Pesticides are often combined with fertilizers and sold as fertilizer-pesticide combination products, which are regulated by the Canadian Food Inspection Agency under the Fertilizers Act. When pesticides are combined with fertilizer such that the two components can only be applied at the same time and to the same area, the delivery mechanism for the pesticide component is brought into question. The very nature of combination products removes the flexibility of applying the pesticide as a spot application due to the need to accommodate the fertilizer, which is designed for broadcast application to the entire lawn surface at specified times of the year.
Pesticides should only be used when and where there is a need. Broadcast applications of pesticides over the whole area are warranted only for severe pest infestations that are widespread. As pest infestations are typically patchy, spot applications of pesticides to those areas are most often sufficient to ensure adequate control in turf.
To be effective, fertilizers and pesticides must each be applied at the appropriate timings, which typically do not coincide. Fertilizers are most often applied in spring or early summer, and/or in late summer or fall. A spring-applied lawn fertilizer results in increased tillering and rapid growth as temperatures increase, resulting in turf of increased density. A fall-applied lawn fertilizer also results in increased tillering and may result in increased winter hardiness.
The majority of pesticides found in pesticide-fertilizer combination products are broadleaf herbicides belonging to the synthetic auxin group of chemicals.

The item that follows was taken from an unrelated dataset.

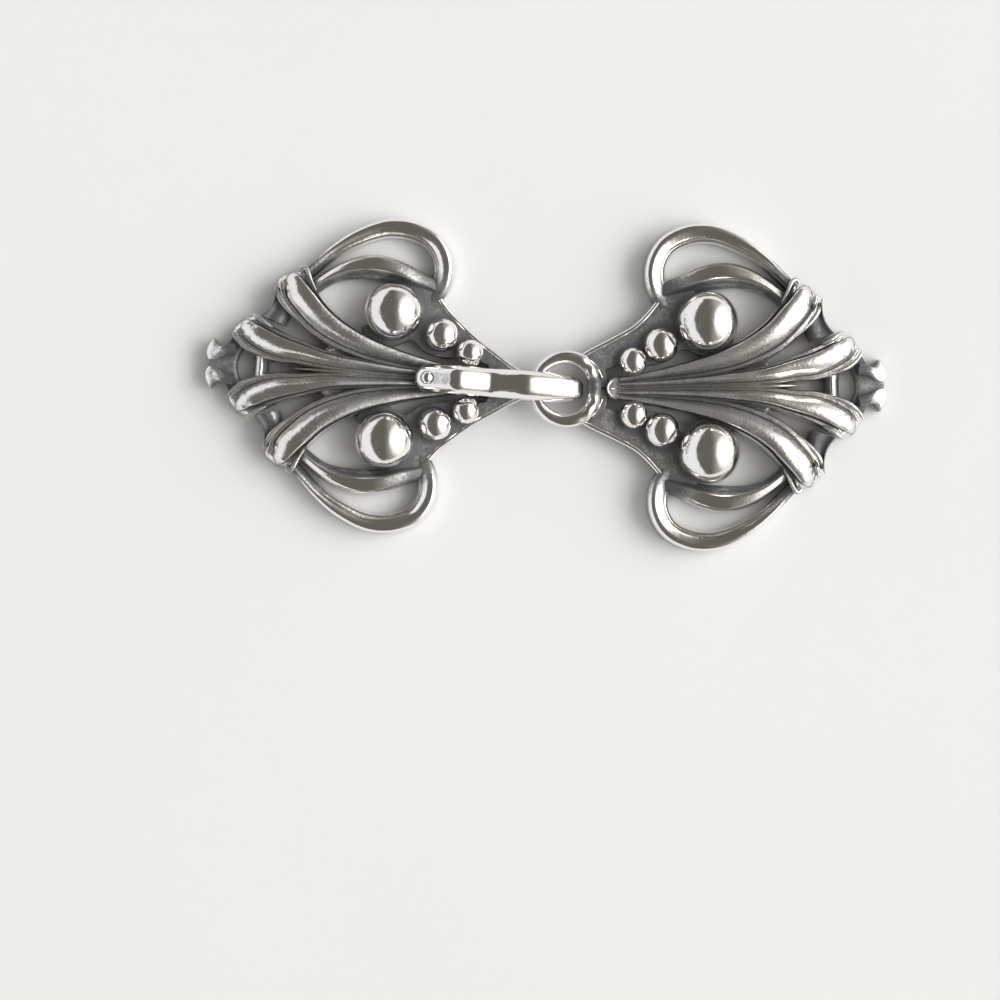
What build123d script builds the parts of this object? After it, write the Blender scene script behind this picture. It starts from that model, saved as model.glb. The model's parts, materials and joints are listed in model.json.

This group of chemicals only controls broadleaf weeds that have emerged and are actively growing in the lawn. These herbicides are not preventative in that they will only control weeds that have emerged and they do not prevent weeds from becoming established in the lawn. Further, this group of chemicals is not long lasting in that they do not persist in the soil to prevent future weed infestations.
Combination products have been purchased for their convenience and ease of use as a two-in-one product to address separate lawn maintenance issues (for example, nutrient deficiency and various pest infestations) with a single application. However, these products are unsuitable as a delivery mechanism because they support broadcast application of the pesticide when this might not be warranted.
Ultimately, fertilizer and pesticide applications should be based on need. Fertilizer should only be used if the turf will benefit from additional nutrients, and pesticide should only be used as a broadcast treatment if the pest densities are sufficiently high across the area to be treated. Targeted, well-timed liquid formulations of pesticides minimize pesticide use on the lawn and turf sites.
Based on consultation with the provinces, experts and registrants, the PMRA has concluded that fertilizer-pesticide combination products for lawn and turf uses do not support the goals of best practices for pest management in turf. The PMRA, in conjunction with Canadian Food Inspection Agency, is taking action to uncouple the fertilizer-pesticide combination products intended for lawn and turf uses. A date of last sale of 31 December 2012 for fertilizer-pesticide combination products for lawn and turf uses has been set in order to allow for replacement products to be made available where needed.
Should situations arise to warrant the use of a fertilizer-pesticide combination product for lawn and turf uses, the PMRA will assess combination products in terms of the timing of application and flexibility to apply as a spot treatment, as well as potential risks to human health and the environment.
The PMRA decision to uncouple fertilizer-pesticide combination products is not based on the health or environmental risk assessments but rather the nature of combination products. Combination products remove the flexibility of applying spot applications of the pesticide due to the need to accommodate the fertilizer, which is designed for broadcast application to the entire lawn surface at specified times of the year.
Turf fertilizers will continue to be available for broadcast application when needed. Pesticide-only products will also continue to be available for lawn care use to homeowners and commercial applicators for either spot treatments of localized weed patches or for use as broadcast applications to severely infested turf areas when warranted. Although more time consuming, pest control in lawn and turf can be achieved with careful pesticide spot applications that target only the pests that are present and separate broadcast applications of fertilizers.